Mustard’s strong taste leaves us weak

With its distinctive tart bite and pungent aroma, mustard should be an unlikeable food. But even the pickiest eaters I know, and I know quite a few, rarely wrinkle their noses when mustard is included in anything from potato salad to sauces and salad dressings.

My theory is that we all grew up eating it. We baby boomers slathered either the billious yellow stuff or daring golden variety on hot dogs. Younger generations dipped their chicken nuggets in honey mustard. So, mustard creeped into our lives and the taste for it remains.

That, of course, is as far as our agreement goes. Ask anyone what cuts the mustard for them and you’ll get a different answer. The yellow, brown, golden, Dijon, German, horseradish, honey and stoneground all have their die-hard fans. And in truth, the ingredients that are added to the fairly simple concoction of mustard seeds, an acidic liquid, sugar and garlic can span a fairly huge range.

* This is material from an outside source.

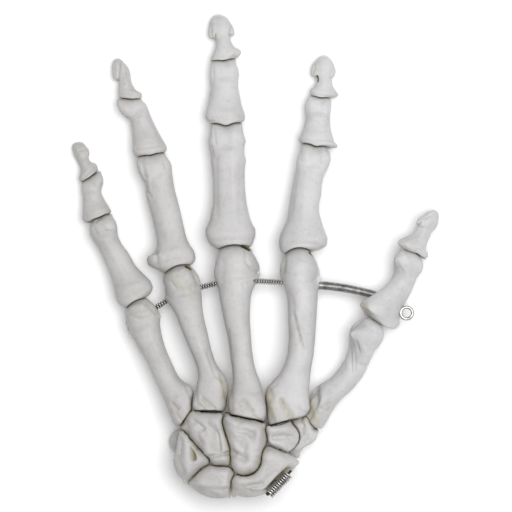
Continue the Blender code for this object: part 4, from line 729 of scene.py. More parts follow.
PHALANX_MARKS = {
    "index_proximal": (
        (323, 148, 328.5, 160, 1.3, 0.3), (318, 150, 320, 166, 2.4, -0.35),
        (301, 150, 300.5, 159, 1.4, -0.25), (311, 151, 313, 163, 1.4, -0.25),
        (306, 152, 306, 160, 1.4, 0.15), (286, 244, 318, 245, 2.0, -0.25),
        (283, 238, 323, 238, 3.0, 0.2), (297, 170, 291, 215, 1.8, -0.2),
        (306, 175, 303, 225, 3.0, 0.15), (312, 228, 318, 240, 2.2, 0.15),
        (311, 255, 314, 255.5, 1.4, -0.3, 0.9)),
    "middle_proximal": (
        (214, 128, 215.5, 144, 1.2, -0.3), (238, 128, 236, 142, 1.2, -0.25),
        (224, 129, 221, 135, 1.2, -0.2), (231, 131, 229, 140, 1.4, 0.15),
        (211, 146, 213, 156, 1.3, -0.25), (232, 150, 235, 225, 3.2, 0.25),
        (216, 160, 217, 214, 2.4, -0.3), (212, 241, 249, 240, 2.0, -0.25),
        (209, 233, 252, 233, 3.0, 0.2), (241, 160, 240, 214, 1.8, -0.12),
        (243, 246, 250, 248, 1.4, -0.3, 0.95)),
    "ring_proximal": (
        (141.5, 160, 145, 177, 2.0, -0.45), (147, 157, 150, 190, 1.6, 0.3),
        (146, 190, 151, 197, 1.2, -0.35), (163, 160, 166, 168, 1.4, -0.2),
        (160, 264, 188, 257, 2.0, -0.25), (160, 254, 188, 248, 3.0, 0.2),
        (156.5, 252, 157.5, 265, 1.6, -0.65), (158, 200, 168, 240, 3.0, 0.15),
        (188, 266, 192, 267.5, 1.3, -0.3, 0.9)),
    "little_proximal": (
        (100, 224, 106, 231, 1.1, -0.35), (106, 231, 116, 232.5, 1.1, -0.35),
        (96, 222, 101, 217, 1.1, -0.3), (94, 228, 98, 236, 1.4, -0.25),
        (121, 299, 147, 289, 2.0, -0.25), (118, 291, 146, 280, 3.0, 0.2),
        (105, 240, 124, 275, 2.6, 0.15)),
    "index_middle": (
        (304, 140, 333, 140, 1.6, -0.25), (303, 134, 331, 134, 2.4, 0.15),
        (308, 100, 307, 118, 1.4, -0.15), (316, 103, 320, 103, 2.0, -0.15),
        (329, 104, 328.5, 125, 1.4, -0.15)),
    "middle_middle": (
        (211, 118.5, 242, 118.5, 1.6, -0.3), (210, 111, 240, 111, 2.6, 0.15),
        (207, 121.5, 213, 121, 1.2, -0.4), (213, 66, 213, 80, 1.4, -0.25),
        (236, 68, 236, 80, 1.4, -0.15), (213, 84, 211, 100, 1.6, -0.15)),
    "ring_middle": (
        (137, 149, 163, 145, 1.6, -0.3), (136, 141, 160, 138, 2.4, 0.15),
        (148, 114, 161, 140, 1.8, -0.3), (137, 112, 148, 138, 2.2, 0.2),
        (121, 105, 124, 112, 1.4, -0.2)),
    "little_middle": (
        (86, 217, 109, 211, 1.6, -0.3), (85, 209, 106, 204, 2.4, 0.15),
        (98, 178, 102, 186, 1.4, -0.25),
        (85, 223, 92, 224, 1.6, -0.4, 0.7), (91, 186, 92, 202, 2.0, 0.12)),
    "index_distal": (
        (317.0, 76, 317.2, 80.5, 1.2, -0.7, 1.0), (331.3, 79, 331, 72, 1.0, -0.6),
        (312.5, 74, 315, 64, 1.2, -0.35), (314.5, 64, 319, 59.5, 1.1, -0.2),
        (313, 94.5, 331, 97, 1.3, -0.3), (312, 91, 333, 93.5, 1.6, 0.2),
        (323, 62, 324, 84, 3.0, 0.25), (333, 63, 334, 74, 1.2, -0.2)),
    "middle_distal": (
        (214.6, 40, 215.3, 34, 1.1, -0.5, 0.5), (210.8, 23, 211.5, 36, 1.3, -0.35, 0.12),
        (229.4, 34, 231.4, 25, 1.0, -0.5, 0.2), (233, 36, 229.5, 34, 1.0, -0.4, 0.5),
        (213, 56, 236, 56.5, 1.4, -0.2), (238, 51, 233, 57, 1.5, -0.35),
        (221, 22, 222, 48, 3.6, 0.25), (219, 50, 212, 56, 1.6, 0.15)),
    "ring_distal": (
        (117.6, 80, 119.6, 62, 1.3, -0.6, 0.1), (125, 66, 130, 82, 1.8, -0.4),
        (122, 64, 126, 84, 1.6, 0.3), (114, 62, 114.5, 76, 1.2, -0.2),
        (121, 95.5, 138, 95.5, 1.3, -0.25), (120, 91, 138, 92, 1.6, 0.2),
        (131, 84, 137, 91, 1.4, -0.3)),
    "little_distal": (
        (79, 150, 87, 149, 1.1, -0.35), (74, 150, 78, 163, 1.3, -0.35),
        (80, 155, 85, 166, 1.8, 0.25), (84, 177, 95, 166, 1.3, -0.3),
        (90, 163, 95, 168, 1.2, -0.2), (76, 144, 82, 147, 1.2, 0.15)),
}


def jointed_bone(name, near, far, rows, depths, seat, shape, after):
    """Phalanx between two hinges; after is the direction of the bone beyond it."""
    origin, flexion = HINGES[near]
    tip, next_flexion = HINGES[far]
    own = bone_axes(origin, tip - origin, -flexion)
    head = dict(shape, along=(tip - origin).length, axes=bone_axes(tip, after, -next_flexion))
    heights = shaft_heights(*depths, seat["radius"], head["along"], head["depth"],
                            PHALANX_FLARE)
    return cast_bone(name, own, rows, heights, seat=seat, head=head)


def end_bone(name, near, rows, size, seat):
    """Last bone of a finger, from its hinge to the tuft."""
    length, tip_height, heading, base, waist, tuft = size
    origin, flexion = HINGES[near]
    drop = math.asin((origin.z - tip_height) / length)
    turn = math.radians(heading)
    along = Vector((math.sin(turn) * math.cos(drop), math.cos(turn) * math.cos(drop),
                    -math.sin(drop)))
    own = bone_axes(origin, along, -flexion)
    start = seat["radius"]
    heights = flared(base, waist, start, length, END_FLARE)
    heights += [(start + (length - start) * share, *(tuft * side * deep for side in TUFT_SHARES))
                for share, deep in TUFT_FORM]
    return cast_bone(name, own, rows, heights, seat=seat, corners=END_CORNERS), along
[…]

Maybe that’s why all those casual eateries offer ketchup at the table and not mustard. They would have to keep dozens on hand to satisfy everyone.

But what a shame, because a little dab of the yellow stuff can boost the flavor of almost any dish. We love it around here so much, we simply put a dallop on our plates and dip things into it. But mustard really shines when you cook with it. The spices and acid in it bring out the flavor of meats or vegetables, without masking them like heavy sauces.For the simplest enhancement, mix three tablespoons of softened butter with a tablespoon of Dijon mustard. Then try it on baked potatoes, barely-cooked green beans, grilled cheese or roasted chicken. All of them will be better.

Our favorite way is to simply smear it straight from the jar on pan-cooked pork chops. Simply brown one side, flip the chop, then coat the top with mustard while the other side cooks. It melts into the meat and elevates a quick and easy dinner to weekend heights.

But, if you want to go for a classic combination, and make seafood shine, make a dill and mustard sauce. You need it, I swear, for salmon. And it puts cocktail sauce to shame as a dip or drizzle for boiled or broiled shrimp.If you have leftover sauce, use it on sliced hard-boiled eggs for a snappy lunch.

Dill Mustard Sauce

1 clove garlic, minced

2 Tbsp. onion, minced

1/4 cup cider or white wine vinegar

2 Tbsp. brown sugar

3 Tbsp. canola or vegetable oil

1/2 cup mustard – stoneground or Dijon work well

1/2 cup fresh dill, chopped coarsely

salt and fresh ground pepper to taste

In a glass or ceramic bowl, stir together garlic, onion and vinegar. Let it sit for 15 minutes while the vinegar mellows the flavor of the raw ingredients. Add sugar, oil, mustard and dill and use a whisk to emulsify the ingredients. Taste the sauce and add salt, pepper or more sugar, if needed, to get the sweet/tart balance you like.